Kernel-backed, no-orphan child-process management for Go — a native implementation of the processkit model.
Every process you start — and everything it spawns — runs inside a kill-on-drop
OS container (a Windows Job Object, a Linux cgroup v2 subtree, or a POSIX
process group), so no descendant ever outlives your run. Capture output, read exit codes, set timeouts,
and cancel through context.Context — with typed, errors.Is/errors.As-friendly
errors.
Status: early (v0.x). The API is still taking shape and is not yet frozen.
- Go 1.25 or later
- Windows or Unix (Linux, macOS, the BSDs)
go get github.com/ZelAnton/processkit-goContainment is kernel-backed and the active mechanism is observable
(Group.Mechanism() / Result.Mechanism()) — never a silent downgrade. Where a
platform can't honour an operation, processkit says so (ErrUnsupported /
ErrResourceLimit) rather than skipping it silently.
| Capability | Windows | Linux | macOS / BSD |
|---|---|---|---|
| Containment (no-orphan teardown) | Job Object — KILL_ON_JOB_CLOSE, kernel-enforced even if the parent is hard-killed |
cgroup v2 where available², else process group¹ | process group¹ |
| Run/capture, streaming, pipelines, supervision, retries, probes, CLI client, record/replay | ✅ | ✅ | ✅ |
Resource stats (Group.Stats, RunningProcess.Profile) |
✅ CPU + peak memory + count | per-process CPU/memory (/proc); group = count |
count only (no /proc) |
Resource limits (WithMemoryMax / WithMaxProcesses / WithCPUQuota) |
✅ enforced (Job Object) | ✅ cgroup v2 where delegated², else ErrResourceLimit |
❌ ErrResourceLimit |
Signal(SignalKill) (atomic whole-tree kill) |
✅ | ✅ | ✅ |
Other signals, Suspend / Resume |
❌ ErrUnsupported |
✅ | ✅ |
Adopt an external process |
✅ | ✅ | ✅ |
¹ A POSIX process group is weaker than a Job Object: a child that calls setsid
escapes it, and teardown needs the parent to dispatch the kill (the defer group.Close() path), so it is best-effort rather than kernel-enforced.

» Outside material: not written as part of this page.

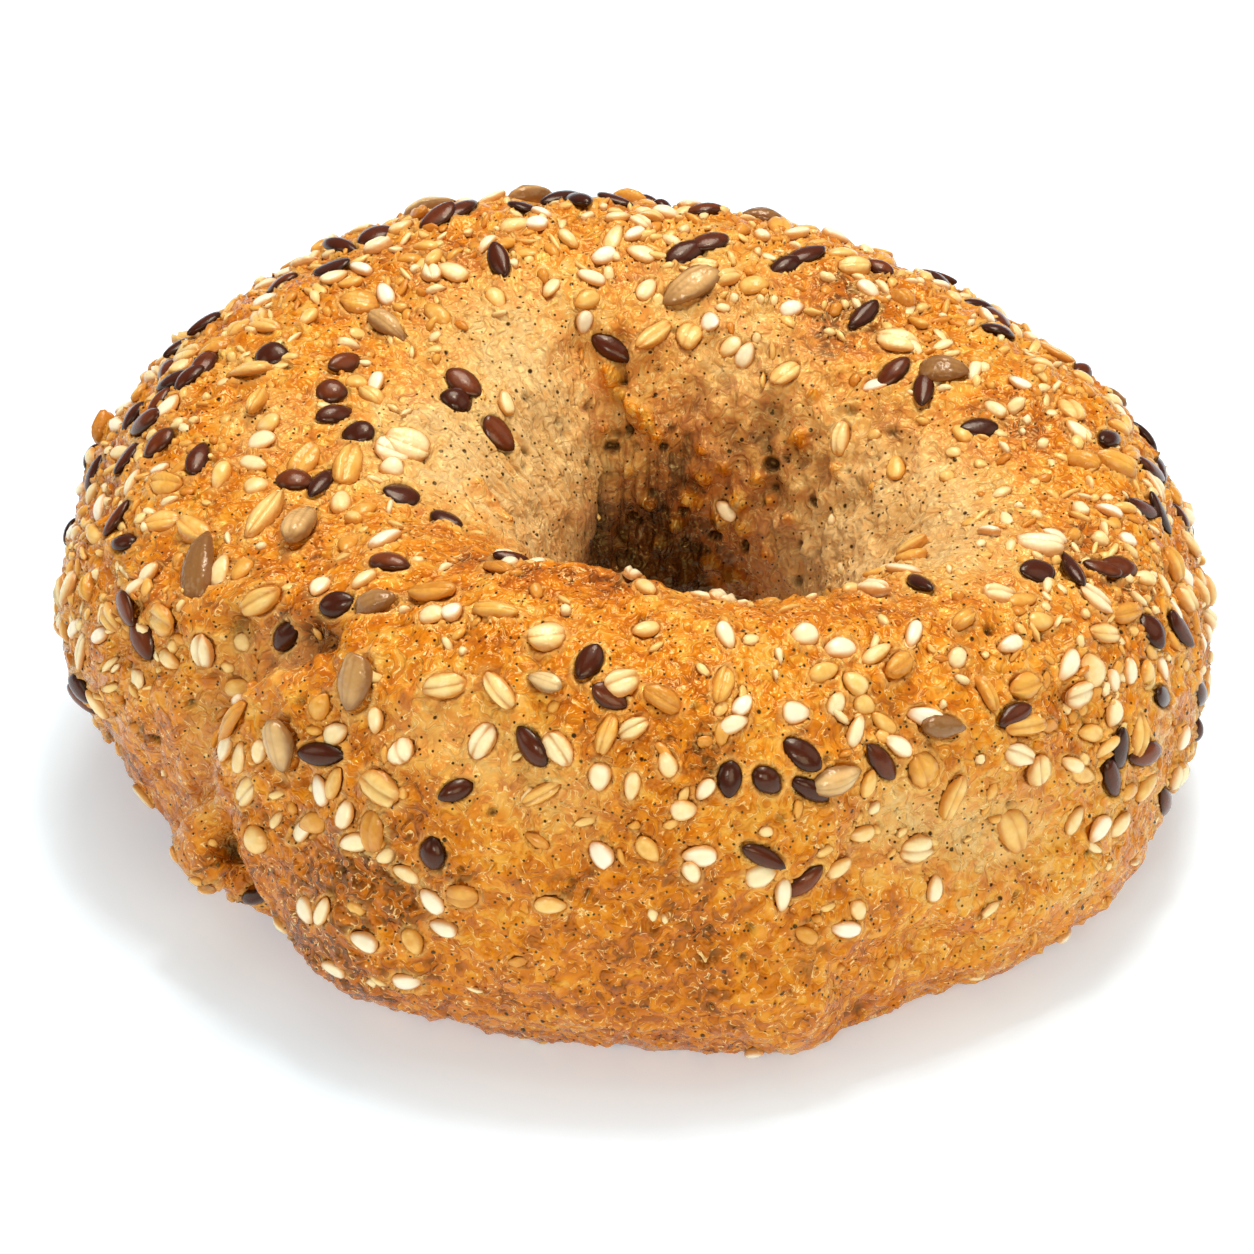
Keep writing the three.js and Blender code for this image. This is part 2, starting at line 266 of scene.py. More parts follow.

² On Linux, processkit prefers a cgroup v2 subtree (atomic clone3 placement,
kernel ≥ 5.7; cgroup.kill teardown) — Group.Mechanism() reports CgroupV2.
Limit enforcement additionally needs the process at the real cgroup-v2 root
(controllers delegated): under systemd or in an ordinary container the controllers
can't be enabled, so a requested limit fails fast with ErrResourceLimit rather
than going unenforced. Where no cgroup can be made at all (no v2, no delegation,
read-only fs), processkit falls back to a process group (limits → ErrResourceLimit).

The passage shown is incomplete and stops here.